Trump clearly is not yet getting the full credit for healthy jobs and economic growth numbers. The survey shows that 69% of voters describe the nation’s economy as good. But only 49% say they approve of the way Trump is managing the economy.
Inside Trump’s wider drop in approval, his rating among independents tumbled from 47% to 31% since August, the kind of number that could do real damage when voters go to the polls.
The president is also taking on heavy water in other areas of performance.
Only 32% feel Trump is honest and trustworthy, a similar proportion of voters are proud to have him as president and only 30% think he will unite the country.
The drop in Trump’s approval rating in the CNN poll is mirrored in other recent major opinion surveys and therefore should worry Republicans who hope that the strong economy can halt a Democratic charge in November.

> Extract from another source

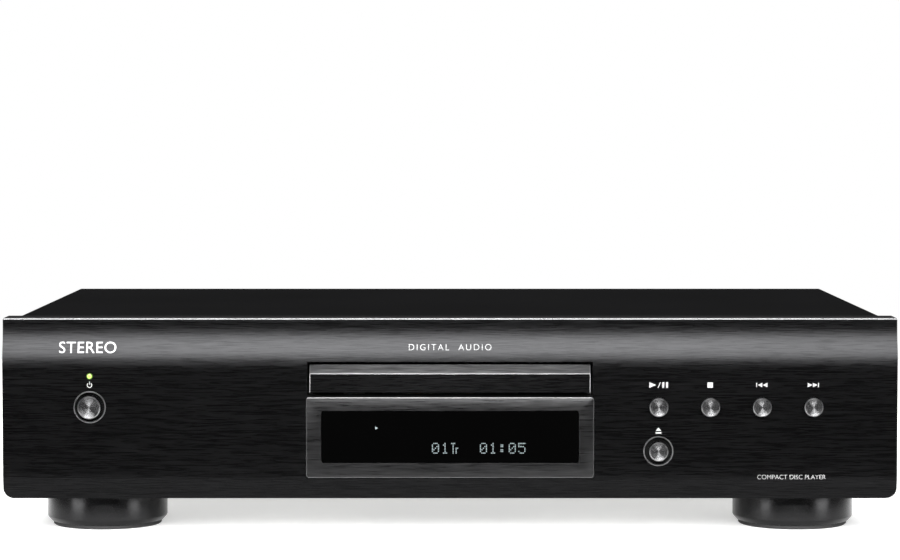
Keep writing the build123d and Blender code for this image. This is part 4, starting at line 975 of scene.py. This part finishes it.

That’s because data shows that declines in a president’s approval rating typically respond to a drop in the national vote for his party in the House of Representatives.
If that pattern holds, Trump’s approval rating would have to climb back into the low 40s for Republicans to have a realistic chance of stopping Democrats from winning the net 23 seats they need to take the House. For the GOP to have a 50% chance of keeping the House it will likely need to rise into the mid-40s.
Trump’s best hope of avoiding a nightmare scenario of a Democratic House that could cripple his administration may lie in a broadening national appreciation of his economic leadership and a bumper turnout from his loyal grassroots base.
He will have been encouraged by a Washington Post story Monday reporting that blue collar employment, typically prevalent in Trump country, is expanding more quickly than service sector jobs.
But right now, that kind of success seems to be overshadowed by the president’s failure to make the economy the dominant theme coming out of his chaotic administration.
If he is to confound history in November, that will have to change. Hassett’s upbeat messaging is a good place to start.